Search code examples
perlforkmultiprocess

Need help understanding Perl code- Multi process / fork


I was looking for an example to limit the number of forked processes to run at the same time and I ran across this old code

#!/usr/bin/perl
#total forks, max childs, what to run
#function takes 2 scalars and a reference to code to run
sub mfork ($$&) {
        my ($count, $max, $code) = @_;
        # total number of processes to spawn
        foreach my $c (1 .. $count) {
                #what is happening here? why wait vs waitpid?
                wait unless $c <= $max;
                die "Fork failed: $!\n" unless defined (my $pid = fork);
                # i don't undestand the arrow notation here and how it calls a function, 
                #also unless $pid is saying run function unless you're the parent
                exit $code -> ($c) unless $pid;
        }
        #no idea what's happening here, why are we waiting twice? for the last process?
        #why 1 until (-1 == wait)? what's 1 doing here
        1 until -1 == wait;
}


#code to run
mfork 10, 3, sub {
        print "$$: " . localtime() . ": Starting\n";
        select undef, undef, undef, rand 2;
        print "$$: " . localtime() . ": Exiting\n";
};

Solution

  • Let's take a look at the code. Code is yours, with most of your comment removed. All other comments are mine.

    #!/usr/bin/perl
    # total forks, max childs, what to run
    # function takes 2 scalars and a reference to code to run
    
    sub mfork ($$&) {
            my ($count, $max, $code) = @_;
    
          # total number of processes to spawn
            foreach my $c (1 .. $count) {
    
                    # wait waits for any child to return,
                    # waitpid for a specific one
                    wait unless $c <= $max;
    
                    die "Fork failed: $!\n" unless defined (my $pid = fork);
    
                    # the arrow is used to call the coderef in $code
                    # and the argument is $c. It's confusing because it has
                    # the space. It's a deref arrow, but looks like OOp.
                    # You're right about the 'unless $pid' part.
                    # If there is $pid it's in the parent, so it does
                    # nothing. If it is the child, it will run the
                    # code and exit.
    
                    exit $code -> ($c) unless $pid;
            }
    

            # This is reached after the parent is done with the foreach.
            # It will wait in the first line of the foreach while there are
            # still $count tasks remaining. Once it has spawned all of those
            # (some finish and exit and make room for new ones inside the
            # loop) it gets here, where it waits for the remaining ones.
            # wait will return -1 when there are no more children.
            # The '1 until' is just short for having an until loop that
            # doesn't have the block. The 1; is not a costly operation.
            # When wait == -1 it passes the line, returning from the sub.
            1 until -1 == wait;
    }
    
    
    # because of the prototype above there are no () needed here
    mfork 10, 3, sub {
            print "$$: " . localtime() . ": Starting\n";
            select undef, undef, undef, rand 2;
            print "$$: " . localtime() . ": Exiting\n";
    };
    

    Let's look at stuff in detail.

    • There is wait and waitpid. wait will wait until any of the children returns. That is useful because the program doesn't care which slot gets freed. As soon as one finishes, a new one can be spawned. waitpid takes an argument of a specific $pid. That's not helpful here.
    • The $code->($c) syntax runs a coderef. Just like %{ $foo }{bar} will dereference a hashref, &{ $baz }() will dereference (and run, that's the ()) a coderef. An easier to read way is $foo->{bar}. Just the same is true for $baz->(). The arraow derefs it. See perlref and perlreftut.

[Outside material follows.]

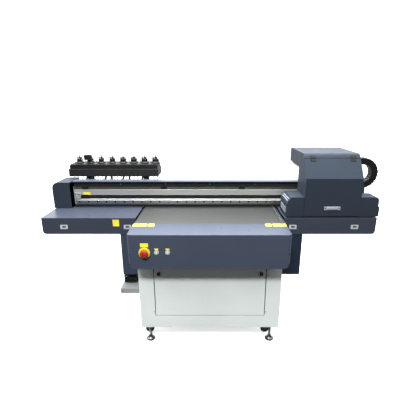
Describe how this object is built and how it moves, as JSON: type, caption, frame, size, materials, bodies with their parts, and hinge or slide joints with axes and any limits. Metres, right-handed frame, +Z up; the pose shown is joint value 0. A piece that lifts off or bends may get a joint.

    While this is nice and useful, maybe it would make more sense to use Parallel::Forkmanager, which gives the power of this in a lot less lines of code, and you don't need to worry how it works.

    use strict;
    use warnings;
    use Parallel::ForkManager;
    
    my $pm = Parallel::ForkManager->new(3); # max 3 at the same time
    
    DATA_LOOP:
    foreach my $data (1 .. 10) {
      # Forks and returns the pid for the child:
      my $pid = $pm->start and next DATA_LOOP;
    
      ... do some work with $data in the child process ...
      print "$$: " . localtime() . ": Starting\n";
      select undef, undef, undef, rand 2;
      print "$$: " . localtime() . ": Exiting\n";
    
      $pm->finish; # Terminates the child process
    }
    

    That's it. Way clearer to read. :)